Finally, our paper on “Benchmarking Spike Rate Inference in Population Calcium Imaging” has been published – as a NeuroResource in Neuron. In the paper, we evaluate a range of algorithms for spike rate inference from calcium imaging data on a large ground-truth dataset. What’s important is that the recordings were all performed under realistic conditions for population imaging, that is without zooming in on individual cells. This makes the task much more difficult – the best algorithms achieve correlations of 0.5-0.6 when evaluated in time bins of 40 ms. It will be interesting to find out whether this can be improved upon by better algorithms or whether new indicators and imaging systems are needed for that. We provide our method, which performs very well under a wide range of recording conditions, for ready reuse.
Together with Ralf Haefner and Eckart Arnold I headed a one week spring school on the role of simulations in neuroscience with undergraduate students supported by the German National Academic Foundation. The goal was to discuss (1) what simulations can contribute to generating knowledge and (2) if there is such a thing as a right level of abstraction, both from a scientific and philosophical point of view. The school was located in beautiul Annency in the French Alps, close to Geneva. Therefore, we spent a day on a field trip, visiting Felix Schürrmann of the Human Brain Project in the morning and Alex Pouget of University of Geneva in the afternoon. The students spent also time performing simulations themselves, diving into the details of Integrate&Fire and Hodgkin-Huxley neurons. A great in week in a spectacular setting!
Our patch-seq paper has now officially been published in the February issue of Nature Biotechnology, back to back with another article describing a very similar method.
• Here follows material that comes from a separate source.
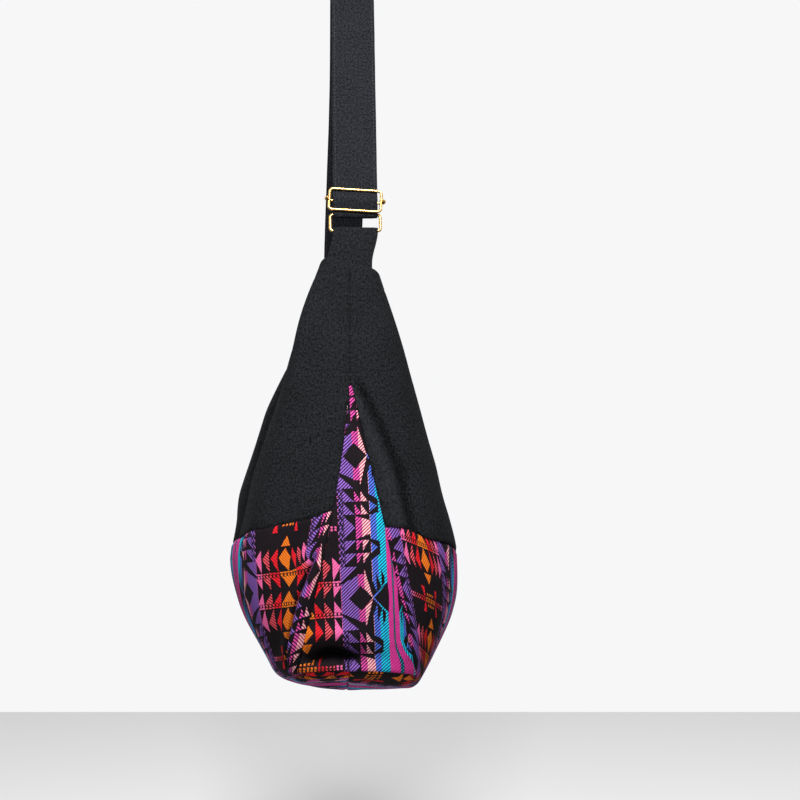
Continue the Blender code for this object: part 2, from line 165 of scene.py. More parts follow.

Both methods allow combining electrophysiological characterization of neurons with single-cell transcriptomics. The journal chose to advertise both papers on the cover, yielding a fancy 3D rendering of the process.
Our paper “The functional diversity of retinal ganglion cells in the mouse” has just been published in Nature. As a data scientist, it is a unique chance to work with two-photon recordings from more than 11,000 ganglion cells. The paper complements recent attempts providing anatomical or genetic definitions of neural cell types by teasing apart the functional signatures of ganglion cell types – we thus termed our approach “retinal functomics“.
While we don’t offer any fancy online visualizations to play with, all the data is available online.
Today, our paper “Electrophysiological, transcriptomic and morphologic profiling of single neurons using Patch-seq” has been published as a Letter in Nature Biotechnology. My experimental co-authors developed a technique to perform patch-clamp recordings in cortical neurons followed by single-cell RNA sequencing. As a proof of principle, we show that physiological and anatomical cell types as well as physiological properties can be recovered based on the transcriptomes of individual neurons. Interestingly, a very related technique was independently developed by another lab – their paper is published alongside with ours. These techniques allow studying cell types from the genetic to the functional level, opening exciting avenues for future work!
The paper’s altmetric score can be found here.
Alex Ecker and I received a teaching award from the senior students of the Master program in Neural Information Processing for our lecture Neural Data Analysis from summer term 2015.
There has been some media coverage of the Bernstein Award including a articles in the Stuttgarter Zeitung (de/en by Google Translate, more or less readable), the Schwäbische Tagblatt (de) and the Healthcare Industry BW portal (de/en) as well as radio coverage on SWR4 (de). Thanks for the interest in our work!
Our new paper has been published today in Science! In this work lead by Xiaolong Jiang in Andreas Tolias’ lab at Baylor College of Medicine in Houston, we classified cortical interneurons in adult mice and mapped their connectivity diagram. Interestingly, three simple rules go a long way in explaining the structure of the connectivity matrix. For me, this is a nice piece of heroic wet-lab work combined with the right level of machine learning based analysis.
I just attended the European Retina Meeting in Brighton, which, surprisingly boasted 5 days of sunshine and blue skies (see right).
We had organized a sattelite meeting on retinal ganglion cell classification on the first day. Sebastian Seung presented his latest advances on morphological classification of RGCs (his museum can be found here). EJ Chichilnisky showed his advances on finding rare cell types in the macaque retina, before I presented our work on functional RGC classification. Then Josh Sanes introduced new techniques for obtained single cell transcriptomes and a proof of principle for retina bipolar cell type classification. Estuardo Robles shared his data on the role of RGC projections in defining cell types before Andy Huberman talked about possibilities to link cell types across multiple modalities. It was an exciting, discussion-rich day with lots of new information.
The main meeting was also very intense, with lots of great talks. In particular, Markus Meister presented convincing data on a new fourth alpha-like RGC type in the mouse retina, in good agreement with our data. The dominating topic was direction selectivity, with many interesting contributions.